Taking a closer look at our on/off relationship with insulin
Diabetes now affects more than 25 million people of all ages Fast Facts on Diabetes, yet the molecular underpinnings of the disease remain unclear. Although the overall pathways that drive the production of insulin are known, the molecular mechanisms that control rapid changes in insulin synthesis—for example following a meal—are not.
IRP investigators led by Eun Kyung Lee, Ph.D., identified a previously unknown component of the pathway—an RNA-binding protein named HuD, expressed in pancreatic β cells—that can bind insulin mRNA and inhibit its translation into protein, essentially blocking its production.
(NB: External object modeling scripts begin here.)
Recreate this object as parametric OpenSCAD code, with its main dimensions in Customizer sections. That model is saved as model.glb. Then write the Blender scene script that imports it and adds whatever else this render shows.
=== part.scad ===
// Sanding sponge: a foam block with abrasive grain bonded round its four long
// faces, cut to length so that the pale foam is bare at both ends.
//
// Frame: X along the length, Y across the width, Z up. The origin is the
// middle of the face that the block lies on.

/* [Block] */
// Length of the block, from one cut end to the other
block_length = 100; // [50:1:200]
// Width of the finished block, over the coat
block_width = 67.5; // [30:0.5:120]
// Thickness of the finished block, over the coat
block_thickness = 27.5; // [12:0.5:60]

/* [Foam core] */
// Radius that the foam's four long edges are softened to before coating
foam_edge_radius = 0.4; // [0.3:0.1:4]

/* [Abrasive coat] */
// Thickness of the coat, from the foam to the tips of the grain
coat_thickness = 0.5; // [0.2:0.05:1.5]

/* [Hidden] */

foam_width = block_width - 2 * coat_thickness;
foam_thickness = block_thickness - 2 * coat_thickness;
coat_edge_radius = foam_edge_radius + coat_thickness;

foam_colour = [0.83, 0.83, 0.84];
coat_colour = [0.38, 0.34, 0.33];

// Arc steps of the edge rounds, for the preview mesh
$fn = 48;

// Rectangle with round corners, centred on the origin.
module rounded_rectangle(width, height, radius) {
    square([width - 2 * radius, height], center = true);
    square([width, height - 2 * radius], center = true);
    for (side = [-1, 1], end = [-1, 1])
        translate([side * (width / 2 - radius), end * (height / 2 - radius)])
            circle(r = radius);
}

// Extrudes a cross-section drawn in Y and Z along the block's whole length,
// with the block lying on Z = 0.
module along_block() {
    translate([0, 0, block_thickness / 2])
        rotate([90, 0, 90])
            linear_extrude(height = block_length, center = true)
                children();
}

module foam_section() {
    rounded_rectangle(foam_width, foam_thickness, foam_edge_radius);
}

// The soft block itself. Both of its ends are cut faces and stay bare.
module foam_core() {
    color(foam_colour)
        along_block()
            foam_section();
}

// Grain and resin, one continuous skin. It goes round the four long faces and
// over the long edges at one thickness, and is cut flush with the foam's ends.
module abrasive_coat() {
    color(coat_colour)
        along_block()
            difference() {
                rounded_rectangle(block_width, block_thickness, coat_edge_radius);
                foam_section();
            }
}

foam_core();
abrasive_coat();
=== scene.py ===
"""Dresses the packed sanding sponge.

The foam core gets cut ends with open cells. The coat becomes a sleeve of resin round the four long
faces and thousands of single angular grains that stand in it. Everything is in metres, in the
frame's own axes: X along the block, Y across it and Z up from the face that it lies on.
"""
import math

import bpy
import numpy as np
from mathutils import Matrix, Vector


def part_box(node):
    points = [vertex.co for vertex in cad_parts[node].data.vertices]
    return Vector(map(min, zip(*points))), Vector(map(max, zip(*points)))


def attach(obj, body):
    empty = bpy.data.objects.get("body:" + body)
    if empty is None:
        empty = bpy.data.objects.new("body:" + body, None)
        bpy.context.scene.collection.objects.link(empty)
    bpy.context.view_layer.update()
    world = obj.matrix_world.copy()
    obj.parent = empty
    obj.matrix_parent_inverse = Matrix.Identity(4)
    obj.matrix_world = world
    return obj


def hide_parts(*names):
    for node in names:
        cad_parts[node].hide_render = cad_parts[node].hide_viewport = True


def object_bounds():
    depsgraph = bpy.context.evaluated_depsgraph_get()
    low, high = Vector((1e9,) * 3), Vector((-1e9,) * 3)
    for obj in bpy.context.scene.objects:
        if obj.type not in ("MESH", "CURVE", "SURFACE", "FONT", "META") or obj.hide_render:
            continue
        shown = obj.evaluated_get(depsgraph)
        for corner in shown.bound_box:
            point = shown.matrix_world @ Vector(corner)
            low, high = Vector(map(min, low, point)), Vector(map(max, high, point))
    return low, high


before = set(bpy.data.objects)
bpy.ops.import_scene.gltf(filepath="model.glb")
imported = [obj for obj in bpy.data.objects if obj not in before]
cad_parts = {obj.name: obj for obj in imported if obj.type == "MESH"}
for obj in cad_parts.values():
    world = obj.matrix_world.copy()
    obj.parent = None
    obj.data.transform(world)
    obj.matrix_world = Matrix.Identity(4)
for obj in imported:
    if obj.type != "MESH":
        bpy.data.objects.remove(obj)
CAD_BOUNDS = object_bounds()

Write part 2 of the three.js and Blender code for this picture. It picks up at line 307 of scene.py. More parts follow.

The researchers also showed that, in response to increased glucose levels, HuD releases insulin mRNA, allowing the production of insulin protein.
The discovery that an RNA-binding protein can repress insulin translation in a rapidly reversible manner suggests that deficiencies in this protein could underlie some cases of diabetes. Work is underway to systematically compare HuD in the pancreatic β cells of diabetic and non-diabetic subjects, with the aim of determining if HuD could be a new therapeutic target.
Lee EK, Kim W, Tominaga K, Martindale JL, Yang X, Subaran SS, Carlson OD, Mercken EM, Kulkarni RN, Akamatsu W, Okano H, Perrone-Bizzozero NI, de Cabo R, Egan JM, Gorospe M. (2012). RNA-binding protein HuD controls insulin translation. Mol Cell. 45(6), 826-35.